Mumbai: Living up to the hopes and fervent wishes of a billion people, Mahendra Singh Dhoni’s Team India lifted the 2011 World Cup of Cricket by beating Sri Lanka by six wickets at the Wankhede Stadium here on Saturday.
It was a dream that has taken 28 long, occasionally tortured years in fructifying, but when it turned into reality, Dhoni’s India stood on top of the peak, unchallenged and proud as the champions of the world.
Replying to Sri Lanka’s challenging 274 for six, India scored 277 for four, registering a commanding triumph with 10 deliveries to spare. Fittingly, it was captain Dhoni, the Man of the Match with 91 not out, who hit the winning run with a rousing six over long-on.
In a fantastic final that lived up to its billing and produced a contest worthy of the occasion, India breezed past a spirited Sri Lanka in front of more than 32,000 delighted fans. The audience included the Presidents of India and Sri Lanka was treated to a wonderful exhibition of batsmanship from India’s formidable line-up in which Captain Courageous stood out for his sense of occasion.
The crowd didn’t get to see a coveted 100th international century from its favourite son, Sachin Tendulkar, but the disappointment at his cheap dismissal quickly gave way to unbridled joy at a team victory that brought the World Cup back to India for the first time since Kapil Dev’s team had shown the way in 1983.
Mahela Jayawardene’s classy 14th hundred appeared set to extend the jinx of home teams in the World Cup as Sri Lanka made the most of batting first, posting a more than competitive 274 for six. The pressure of a Cup final, and having to bat second, made that total look a lot more, but despite losing Virender Sehwag and Sachin Tendulkar early, India found their heroes in Dhoni and Gautam Gambhir, who emphasised the depth of Indian batting.

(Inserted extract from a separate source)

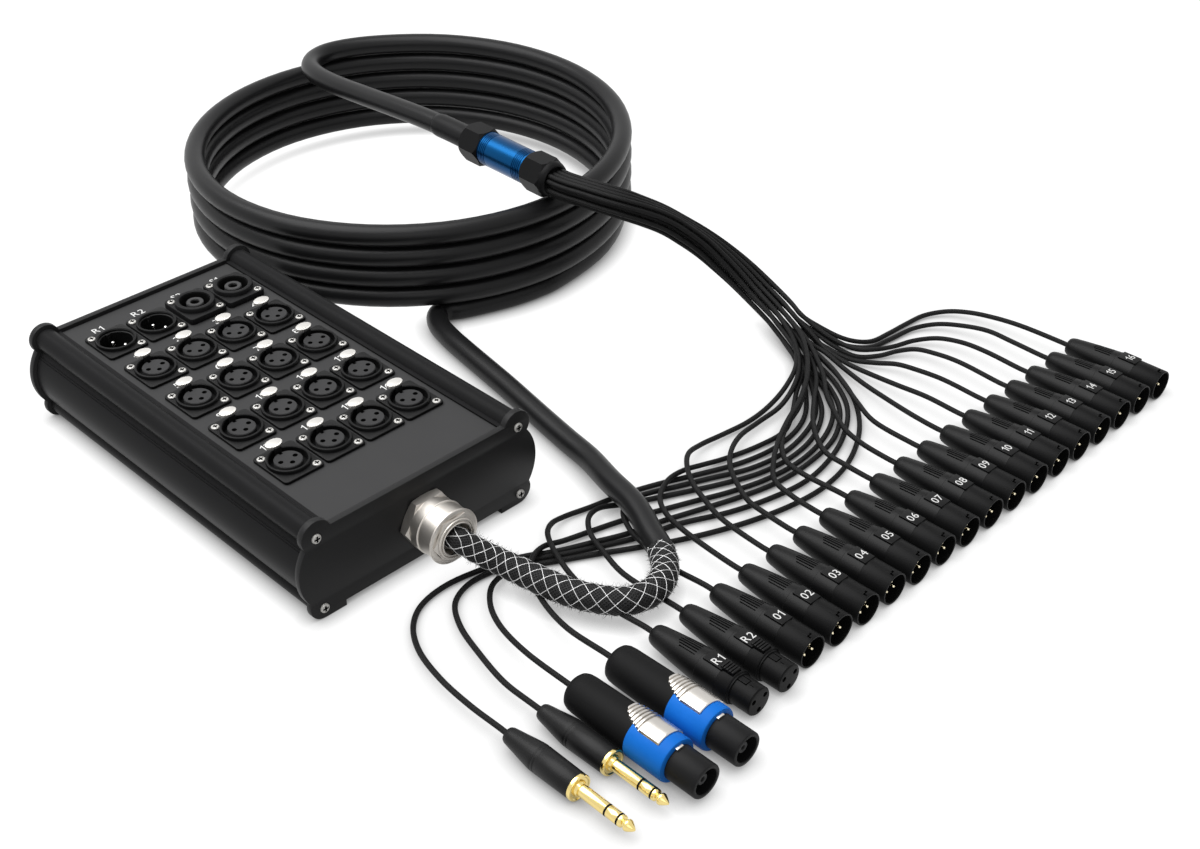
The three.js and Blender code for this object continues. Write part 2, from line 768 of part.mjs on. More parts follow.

For a nation starved of epochal victories in team sport, this triumph will forever remain special. The team had captured the imagination of the country with its exploits in the quarterfinal and the semifinal. In the final, they showed the same single-mindedness of purpose that has taken them to the top of the Test standings, and even when they were pushed to a corner on a couple of occasions, they bounced back in spectacular fashion.
Dhoni was the Man of the Match and the irrepressible Yuvraj Singh the Player of the Tournament, but this was a triumph for Team India, committed, driven and desperate. That desperation showed in their remarkably high fielding standards at the beginning of the afternoon, and in the calculated, clinical run-chase under lights masterminded by the fire of Gambhir and the ice-cool of Dhoni.
“I couldn’t have asked for anything more than this,” said Tendulkar, in his sixth and most certainly last World Cup. “Winning the World Cup is the proudest moment of my life. The team stuck together in the rough phases and proved people who doubted our ability wrong. The self-belief has always been there but in the last two years, we have been very consistent. It’s been great honour to be part of this team.”
Tendulkar was the force that kept pushing the team towards the summit. Virat Kohli, one year old when Tendulkar made his international debut, was one of those who carried the great man on his shoulders on a victory lap around the ground, and aptly summed up the mood of the team. “He has carried Indian cricket on his shoulders for 20 years, the least we could do is carry him around the ground,” said the young man who led India to the under-19 World Cup title in 2008.
The fireworks on the field gave way to fireworks of the genuine kind as the clock ticked over to 11.30 pm. Dhoni received the cup from Sharad Pawar, the president of the International Cricket Council, formalising India’s status as the World Cup champions. Kapil Dev and his team are no longer alone!